Um 1980 entstanden zahlreiche ultrabrutale Horror-Thriller, die die Grenzen des Zeigbaren vorschoben, die oft auf dem Index landeten und zum Teil Kult geworden sind. Dazu gehört „Anthropophagus“, ein Film des legendären Joe D’Amato, dessen späte Fortsetzung nun Dario Germani vorlegt. Sein „Man-Eater“ schafft es dabei, noch simpler zu sein als das Original, ist extrem brutal und vor allem ein Film fürs Kuriositätenkabinett.
Anthropophagus II
Italien 2022
Regie: Dario Germani
Buch: Lorenzo De Luca
Darsteller: Jessica Pizzi, Monica Carpanese, Giuditta Niccoli, Diletta Maria D'Ascanio, Chiara De Cristofaro, Shaen Barletta, Valentina Capuano, Alessandra Pellegrino, Alberto Buccolini
Länge: 87 Minuten
Verleih: Indeed
Kinostart: 19. Oktober 2023
FILMKRITIK:
In der ersten Szene von „Man-Eater“ sieht man einen Serienkiller bei der blutigen Arbeit, in der zweiten eine Reihe hübscher Frauen. Beide Seiten werden aufeinandertreffen, soviel ist klar, überleben wird kaum eine der jungen Frauen, auch das ist klar. Es sind Giulia (Jessica Pizzi), Isabel (Alessandra Pellegrino), Sonia (Shaen Barletta), Cinzia (Valentina Capuano), Polly (Diletta Maria D’Ascanio), Angela (Giuditta Niccoli) und Betty (Chiara De Cristofaro), die zusammen mit ihrer Lehrerin Nora (Monica Carpanese) 24 Stunden in einem alten (!), verlassenen (!), modrigen (!), mehr als schlecht beleuchteten (!) Bunker verbringen, um – festhalten – für eine Doktorarbeit zu forschen! Welche Erkenntnisse der Bunker bereithalten soll ist nicht so recht klar, klar ist nur, das ein Verrückter in ihm haust, der sich die Frauen schnell vornimmt.
Natürlich gibt es keinen Handyempfang, ein Ausweg ist ebenfalls nicht zu finden und so bleibt den Frauen nur, sich gegenseitig zu verdächtigen, während eine nach der anderen dem entstellten Mörder (Alberto Buccolini) zum Opfer fällt.
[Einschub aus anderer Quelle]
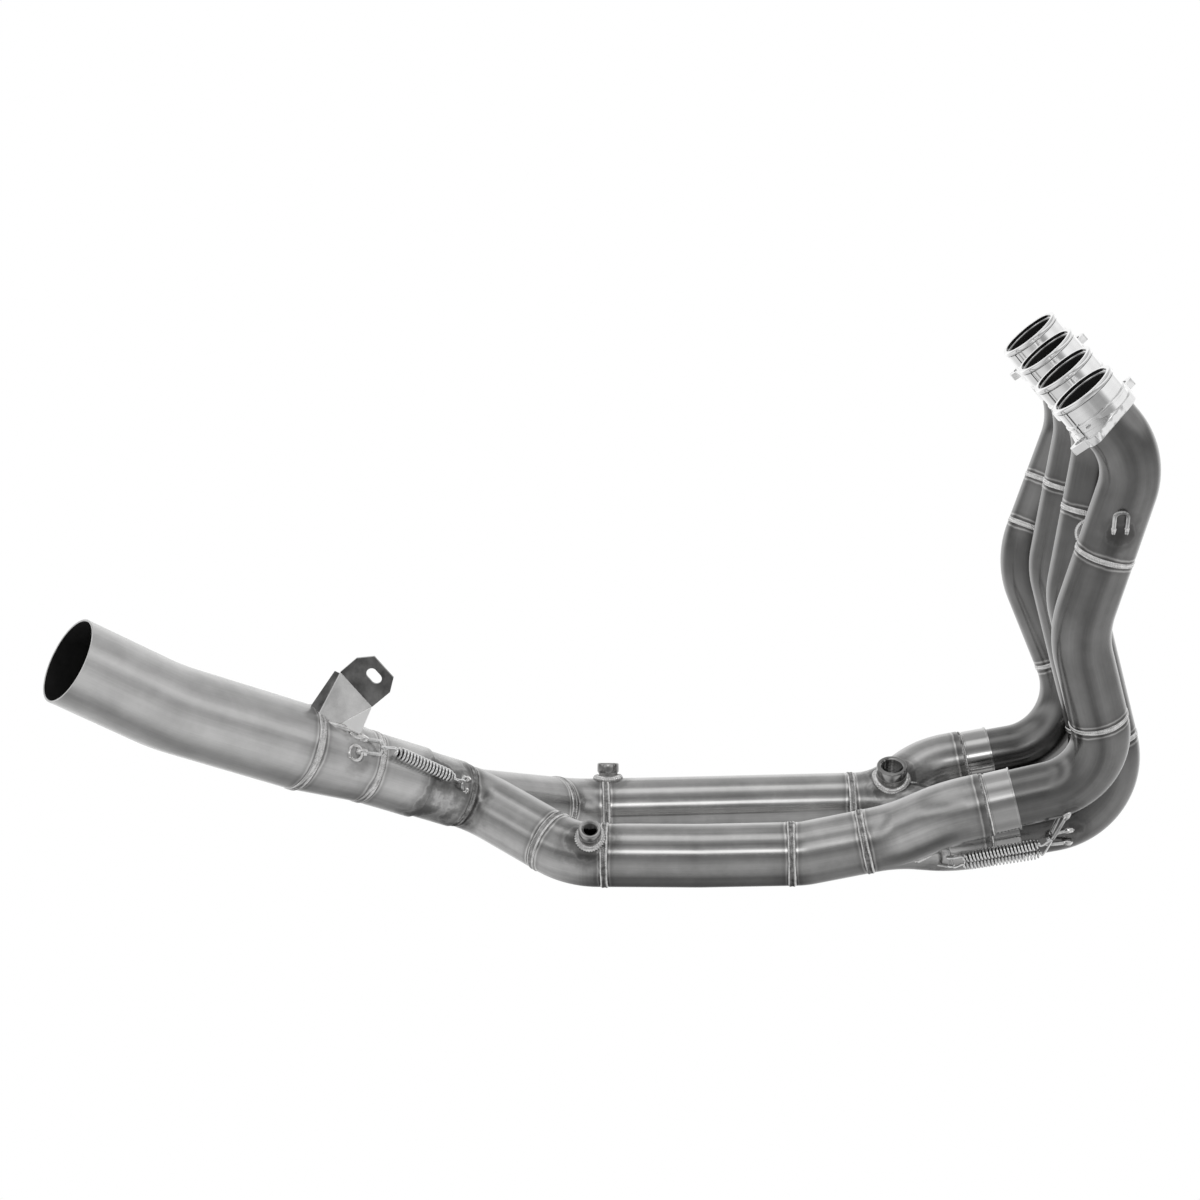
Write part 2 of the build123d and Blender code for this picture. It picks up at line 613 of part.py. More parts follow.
link_ends = [
    tuple(on_link(distance, angle, outlet_r + LINK_COIL_STAND).origin)
    for distance, angle in LINK_COIL_SPAN
]
link_hooks = (tuple(outlet_seat.from_local_coords(Vector(0, 1, LINK_LOOP_RISE))),
              tuple(link_seat.from_local_coords(Vector(0, -1, LINK_LOOP_RISE + 1))))
link_away = outlet_seat.z_dir
body = spring(link_ends, link_hooks, LINK_COIL_OD, SPRING_WIRE, link_away)
write("link_spring", (body - loops["link_loop"] - loops["outlet_loop"]).solids().sort_by(SortBy.VOLUME)[-1])

# Bracket: a slotted ear, and below its fold a web down to the cone with a gusset on either side
FOLD_START = Vector(-521.7, -72, -221.5)
FOLD_END = Vector(-498.8, -72, -247.9)
WEB_TILT = 25.0
EAR_OUTLINE = ((0, 0), (0, 16), (7.5, 26.8), (28.5, 26.8), (35, 17.5), (34.8, 0))
WEB_OUTLINE = ((0, 0.5), (13.5, -42), (24.5, -34), (34.8, 0.5))
SLOT_AT = (18.3, 16.8)
LEFT_GUSSET = ((-0.5, -3, -0.5), (10, -34, -0.5), (5, -37, -12))
RIGHT_GUSSET = ((34.8, 0, -0.5), (26.5, -25, -0.5), (40, -24, -10))
fold_way = (FOLD_END - FOLD_START).normalized()
fold_plane = Plane(origin=FOLD_START, x_dir=fold_way, z_dir=Vector(0, -1, 0))


def sheet(corners):
    """A flat piece of the bracket's sheet through three or more corners."""
    face = make_face(Polyline(*corners, close=True)).face()
    return extrude(face, BRACKET_SHEET, dir=-face.normal_at())


ear = extrude(make_face(Polyline(*EAR_OUTLINE, close=True)), -BRACKET_SHEET)
slot = extrude(SlotOverall(BRACKET_SLOT_LENGTH, BRACKET_SLOT_WIDTH), BRACKET_SHEET)
ear -= Pos(*SLOT_AT, -BRACKET_SHEET) * slot
web = Rot(WEB_TILT, 0, 0) * extrude(make_face(Polyline(*WEB_OUTLINE, close=True)), -BRACKET_SHEET)
gussets = Rot(WEB_TILT, 0, 0) * (sheet(LEFT_GUSSET) + sheet(RIGHT_GUSSET))
web_body = fold_plane * (web + gussets - ear) - cone_solid
write("bracket_ear", fold_plane * ear)
write("bracket_web", web_body.solids().sort_by(SortBy.VOLUME)[-1])
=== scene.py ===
import json
import logging
from dataclasses import dataclass, fields
from enum import Enum
from functools import cached_property
from itertools import accumulate
from typing import Optional, Sequence, Union

import bmesh
import bpy
import numpy as np
from mathutils import Matrix


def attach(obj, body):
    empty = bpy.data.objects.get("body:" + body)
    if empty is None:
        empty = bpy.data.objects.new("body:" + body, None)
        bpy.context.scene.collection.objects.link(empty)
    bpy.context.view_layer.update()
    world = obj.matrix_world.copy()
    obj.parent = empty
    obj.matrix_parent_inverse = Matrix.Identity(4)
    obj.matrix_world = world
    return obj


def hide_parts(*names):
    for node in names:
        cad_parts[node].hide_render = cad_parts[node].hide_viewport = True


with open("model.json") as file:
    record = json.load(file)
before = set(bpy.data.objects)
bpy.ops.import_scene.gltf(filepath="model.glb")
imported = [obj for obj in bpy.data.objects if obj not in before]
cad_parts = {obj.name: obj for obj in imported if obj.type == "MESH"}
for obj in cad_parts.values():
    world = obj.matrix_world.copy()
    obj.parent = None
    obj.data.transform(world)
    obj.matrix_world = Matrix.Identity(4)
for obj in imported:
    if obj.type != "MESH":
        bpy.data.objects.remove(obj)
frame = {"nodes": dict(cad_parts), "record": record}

Array = np.ndarray
Triple = tuple[float, float, float]
Stops = Outline = tuple[tuple[float, float], ...]
Bends = tuple[tuple[Triple, ...], tuple[float, ...]]
Knob = Union[bpy.types.NodeSocket, float, tuple[float, ...]]
log = logging.getLogger("header")
MM = 0.001
ROUND = 2 * np.pi
FAR_OFF = 40.0
SHARP = np.radians(30)


class Slot(Enum):
    """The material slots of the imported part."""

    TUBE = "tube"
    MACHINED = "machined"
    FITTING = "fitting"
    WELD = "weld"
    SPRING = "spring"


NODE_FINISH = {Slot.TUBE: "tube", Slot.MACHINED: "plate", Slot.FITTING: "fitting", Slot.WELD: "weld",
               Slot.SPRING: "spring"}


class Grain(Enum):
    """Where a finish takes its pattern from."""

    SURFACE = "UV"
    BLOCK = "Object"


def unit(vector: Array) -> Array:
    """The vector, or each row of an array of vectors, divided by its length."""
    vector = np.asarray(vector, dtype=float)
    return vector / np.linalg.norm(vector, axis=-1, keepdims=True)


def turned_about(vector: Array, axis: Array, angle: Array) -> Array:
    """Turns a vector about a unit axis through each of several angles.

    The part along the axis stays, and the rest becomes itself times the cosine plus
    the axis crossed with it times the sine.

    Args:
        vector: The vector to turn.
        axis: The unit axis.
        angle: Angles in radians.

    Returns:
        One turned vector for each angle.
    """
    cosine = np.cos(angle)[:, None]
    sine = np.sin(angle)[:, None]
    return vector * cosine + np.cross(axis, vector) * sine + axis * np.dot(axis, vector) * (1 - cosine)


@dataclass(frozen=True)
class Stations:
    """Points along a centre line and the frame carried through them.

    Attributes:
        distance: Distance of each point from the line's start, in metres.
        point: The points.
        heading: Unit direction of travel at each point.
        side: Unit direction across, carried along without twist.
    """

    distance: Array
    point: Array
    heading: Array
    side: Array

    @property
    def lift(self) -> Array:
        """Unit direction square to both heading and side."""
        return np.cross(self.heading, self.side)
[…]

Selbst für Horror-Thriller Verhältnisse ist der Plot von „Man-Eater“ mehr als dünn, eigentlich muss man sogar konstatieren, das er nicht vorhanden ist. Auf der Spannbreite zwischen einer psychologisch komplexen Erklärung für die Mordlüste des Killers und einem bloßen töten um des töten willens, landet „Man-Eater“ ganz klar auf der Seite des unmotivierten Abschlachtens. In diesem Sinne fällt er sogar hinter das Original zurück, das Joe D’Amato – einer der Großmeister des europäischen Exploitation-Kinos – 1980 drehte und das vor allem durch eine Szene berühmt und berüchtigt wurde, in dem der entstellte Killer genussvoll einen (natürlich nicht echten) Fötus isst, den er einem der Opfer zuvor aus dem Bauch geschnitten hat. Diese Szene zitiert Dario Germani gleich zu Beginn seiner Fortsetzung, die ansonsten wenig mit dem Original gemein hat.
Fast könnte man sogar denken, dass es Germani mit „Man-Eater“ darauf angelegt hat, einen besonders schlechten Film zu drehen, der so wenig Sinn ergeben soll wie nur irgend möglich, der banale Dialoge mit schlechtem Schauspiel kombiniert, absurd blutige Splatter-Momente mit billigster Digitalfotografie. Erstaunlicherweise gelingt es Germani also einen Film zu drehen, gegen den der originale „Anthropophagus“ wie ein komplex erzähltes Drama wirkt. „Man-Eater“ dagegen mag als Kuriosität einen gewissen Reiz haben, wer allerdings mehr von einem Film erwartet als blutrünstige Szenen, der sollte um diesen bewusst schlechten Film einen großen Bogen machen.